Thursday, November 06, 2008

BP to focus on U.S. wind farms

BP Plc, Europe's second-largest oil company, will end its planned wind power projects in India, China and Turkey to focus on onshore generation in the U.S.

BP plans to have 1 gigawatt of wind power generating capacity in the U.S. by the end of the year, which will rise to 3 gigawatts ``in the next couple of years,'' said the company spokesman Robert Wine. Together with Clipper Windpower Plc, it plans to invest as much as $15 billion to build the world's biggest wind farm in the U.S.

``We will be retrenching those projects and all the money now will be going to the huge U.S. onshore development,'' Wine, said by phone today. ``This is a serious scale investment, that's going to be the only focus in the future.''

BP is following the same strategy as its European larger rival, Royal Dutch Shell Plc, by focusing on U.S. wind projects. Shell in May sold its 33 percent stake in the London Array project, a 1,000-megawatt wind park off the English coast, citing rising costs. The U.S. offers access to land such as the Texan plains, where developers can build plants with less objections from local communities than in Europe.

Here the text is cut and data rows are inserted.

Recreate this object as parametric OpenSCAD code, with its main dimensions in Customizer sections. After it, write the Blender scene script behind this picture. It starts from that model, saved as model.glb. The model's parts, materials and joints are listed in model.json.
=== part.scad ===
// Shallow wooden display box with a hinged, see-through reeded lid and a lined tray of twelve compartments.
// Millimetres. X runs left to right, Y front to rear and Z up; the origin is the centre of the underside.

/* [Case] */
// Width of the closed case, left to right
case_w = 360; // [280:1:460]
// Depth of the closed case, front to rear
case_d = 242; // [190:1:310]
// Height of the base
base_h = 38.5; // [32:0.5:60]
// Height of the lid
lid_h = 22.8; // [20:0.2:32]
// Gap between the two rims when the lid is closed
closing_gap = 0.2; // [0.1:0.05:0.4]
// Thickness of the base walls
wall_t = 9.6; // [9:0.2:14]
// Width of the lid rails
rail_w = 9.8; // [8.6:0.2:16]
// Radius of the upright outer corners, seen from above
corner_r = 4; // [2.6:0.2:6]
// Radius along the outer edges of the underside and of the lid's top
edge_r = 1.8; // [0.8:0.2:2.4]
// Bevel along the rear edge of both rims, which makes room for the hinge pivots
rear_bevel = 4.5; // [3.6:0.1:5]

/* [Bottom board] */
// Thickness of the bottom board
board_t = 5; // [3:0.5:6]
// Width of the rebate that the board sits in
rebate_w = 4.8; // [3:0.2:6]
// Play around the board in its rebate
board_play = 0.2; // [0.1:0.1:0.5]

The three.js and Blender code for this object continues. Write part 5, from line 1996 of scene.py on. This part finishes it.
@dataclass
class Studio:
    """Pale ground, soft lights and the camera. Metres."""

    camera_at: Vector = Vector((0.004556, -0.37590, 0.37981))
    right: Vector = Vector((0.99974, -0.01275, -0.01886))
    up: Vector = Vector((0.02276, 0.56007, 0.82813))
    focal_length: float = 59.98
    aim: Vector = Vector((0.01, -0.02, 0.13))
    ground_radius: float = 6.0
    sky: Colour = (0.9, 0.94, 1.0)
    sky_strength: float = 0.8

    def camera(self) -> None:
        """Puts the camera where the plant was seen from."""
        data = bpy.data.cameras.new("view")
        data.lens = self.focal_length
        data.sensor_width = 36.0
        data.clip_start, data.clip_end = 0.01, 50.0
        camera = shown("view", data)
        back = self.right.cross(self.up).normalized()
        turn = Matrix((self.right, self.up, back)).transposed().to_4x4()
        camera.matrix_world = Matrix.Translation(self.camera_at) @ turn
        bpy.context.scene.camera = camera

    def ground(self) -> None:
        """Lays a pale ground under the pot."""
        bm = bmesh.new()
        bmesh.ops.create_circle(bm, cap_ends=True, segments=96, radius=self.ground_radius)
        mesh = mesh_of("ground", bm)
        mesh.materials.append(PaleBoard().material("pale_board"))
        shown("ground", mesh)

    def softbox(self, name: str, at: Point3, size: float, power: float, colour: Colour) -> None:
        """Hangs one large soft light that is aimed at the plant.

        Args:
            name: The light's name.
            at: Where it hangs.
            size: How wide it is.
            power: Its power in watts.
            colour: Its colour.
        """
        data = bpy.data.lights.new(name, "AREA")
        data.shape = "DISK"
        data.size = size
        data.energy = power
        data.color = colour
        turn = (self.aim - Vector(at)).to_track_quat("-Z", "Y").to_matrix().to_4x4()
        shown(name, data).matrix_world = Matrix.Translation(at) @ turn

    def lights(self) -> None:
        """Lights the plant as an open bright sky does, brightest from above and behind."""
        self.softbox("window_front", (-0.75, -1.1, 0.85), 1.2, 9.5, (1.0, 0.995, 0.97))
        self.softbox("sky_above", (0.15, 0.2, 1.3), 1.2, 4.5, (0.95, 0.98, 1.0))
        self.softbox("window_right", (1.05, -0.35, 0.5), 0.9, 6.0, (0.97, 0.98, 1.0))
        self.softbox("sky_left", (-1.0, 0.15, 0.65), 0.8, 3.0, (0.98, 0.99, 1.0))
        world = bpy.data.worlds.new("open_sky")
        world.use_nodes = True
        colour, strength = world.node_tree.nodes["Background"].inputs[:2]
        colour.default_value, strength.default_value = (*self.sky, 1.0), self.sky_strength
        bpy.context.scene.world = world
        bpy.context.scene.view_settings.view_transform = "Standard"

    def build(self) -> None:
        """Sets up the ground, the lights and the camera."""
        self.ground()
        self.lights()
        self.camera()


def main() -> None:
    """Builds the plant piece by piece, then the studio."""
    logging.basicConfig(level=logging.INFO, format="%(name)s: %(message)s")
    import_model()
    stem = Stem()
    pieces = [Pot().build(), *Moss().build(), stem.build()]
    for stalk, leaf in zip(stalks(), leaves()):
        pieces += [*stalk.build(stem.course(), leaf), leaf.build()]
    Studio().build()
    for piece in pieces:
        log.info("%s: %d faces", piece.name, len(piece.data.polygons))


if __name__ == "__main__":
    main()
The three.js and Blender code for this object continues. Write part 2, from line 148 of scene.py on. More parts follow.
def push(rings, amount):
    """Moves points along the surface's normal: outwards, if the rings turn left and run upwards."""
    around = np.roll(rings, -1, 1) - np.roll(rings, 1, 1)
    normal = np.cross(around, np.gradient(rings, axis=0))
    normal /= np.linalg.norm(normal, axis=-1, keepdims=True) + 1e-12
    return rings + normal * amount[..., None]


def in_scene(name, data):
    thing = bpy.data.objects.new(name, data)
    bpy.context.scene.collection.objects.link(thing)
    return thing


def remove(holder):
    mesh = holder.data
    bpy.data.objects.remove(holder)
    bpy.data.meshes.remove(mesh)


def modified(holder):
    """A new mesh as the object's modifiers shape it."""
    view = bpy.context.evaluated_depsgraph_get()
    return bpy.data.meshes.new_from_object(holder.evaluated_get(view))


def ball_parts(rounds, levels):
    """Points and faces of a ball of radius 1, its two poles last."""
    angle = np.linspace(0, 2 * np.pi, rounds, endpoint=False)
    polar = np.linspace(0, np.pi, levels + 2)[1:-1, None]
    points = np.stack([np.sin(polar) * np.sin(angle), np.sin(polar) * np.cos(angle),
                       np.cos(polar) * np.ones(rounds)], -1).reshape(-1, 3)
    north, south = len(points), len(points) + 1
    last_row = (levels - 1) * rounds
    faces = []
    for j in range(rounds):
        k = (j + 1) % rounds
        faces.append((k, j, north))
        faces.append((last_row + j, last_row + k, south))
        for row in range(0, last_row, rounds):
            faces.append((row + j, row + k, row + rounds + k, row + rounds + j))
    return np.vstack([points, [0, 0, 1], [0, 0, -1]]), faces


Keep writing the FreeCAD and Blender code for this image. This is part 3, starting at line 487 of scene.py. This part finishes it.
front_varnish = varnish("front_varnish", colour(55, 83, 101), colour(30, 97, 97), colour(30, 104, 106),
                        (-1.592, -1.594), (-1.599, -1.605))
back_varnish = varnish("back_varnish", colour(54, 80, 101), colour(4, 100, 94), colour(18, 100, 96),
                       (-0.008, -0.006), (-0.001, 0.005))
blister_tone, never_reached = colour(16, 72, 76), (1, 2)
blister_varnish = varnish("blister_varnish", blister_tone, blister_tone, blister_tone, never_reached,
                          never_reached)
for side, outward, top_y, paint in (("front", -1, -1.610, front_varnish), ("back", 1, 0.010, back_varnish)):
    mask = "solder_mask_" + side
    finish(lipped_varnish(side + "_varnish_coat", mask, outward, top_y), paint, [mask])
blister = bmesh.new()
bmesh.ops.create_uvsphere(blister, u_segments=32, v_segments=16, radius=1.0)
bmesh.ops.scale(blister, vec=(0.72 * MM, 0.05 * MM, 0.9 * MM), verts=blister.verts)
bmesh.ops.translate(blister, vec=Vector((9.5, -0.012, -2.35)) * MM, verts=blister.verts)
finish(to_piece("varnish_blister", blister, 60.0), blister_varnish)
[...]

In February, BP said it planned to invest about $1.5 billion in alternative-energy projects this year, accelerating a 10-year business development program.

Earlier this year, BP valued its alternative-energy business at $5 billion to $7 billion. In 2005, it agreed to spend $8 billion by 2015 to expand production of solar, wind and biofuel energy.

Joint Venture

BP and Clipper agreed in July to form a joint venture to construct the 5,050-megawatt Titan wind park on 200,000 hectares (500,000 acres) in South Dakota. The park starts near Harrold and ends 83 kilometers (53 miles) east near Wessington. The project will take about 10 years to complete, according to Fred Mitro, a manager at BP Alternative Energy.

BP has ended its partnership with China's Goldwind Science & Technology Co, which aimed to build a wind power project in China's northern province of Inner Mongolia. On Nov. 4, the U.K. company notified Goldwin's unit about the changes to BP's strategies in wind power development, the Chinese company said today in a statement posted on its Web site.

In January, BP signed an agreement to purchase a 49 percent stake in Goldwind's unit, Beijing Tianrun New Energy Investment Co., to jointly build the wind farm. The two companies had agreed to transfer the stake after the planned completion of the project in February next year.

New Investors

Goldwind is seeking new investors in the project now, it said today.

In December, BP said it planned to expand wind power projects in India, the world's fourth-largest wind power producer after Germany, the U.S. and Spain.

BP and Suzlon Energy Ltd., India's biggest maker of wind- turbine generators, last November started operations at a 40- megawatt farm in Dhule, northern Maharashtra. BP was examining plans to install more turbines in Karnataka and Maharashtra.

BP and Electricite de France SA, Europe's biggest power supplier, had previously planned to buy stakes in Turkish companies that won government licenses to set up wind farms, Hurriyet reported July 29, citing no one. BP was interested in acquiring stakes in seven projects with a capacity of 246 megawatts, the newspaper reported.

``We are working on with the various partnerships that we've formed around the world how best to exit from those'' projects, Wine said. ``Anything that was built will remain.''

BP will keep its 22.5 megawatt wind farm at the Rotterdam refinery and a 9-megawatt unit at its terminal in the port of Amsterdam in the Netherlands, he said.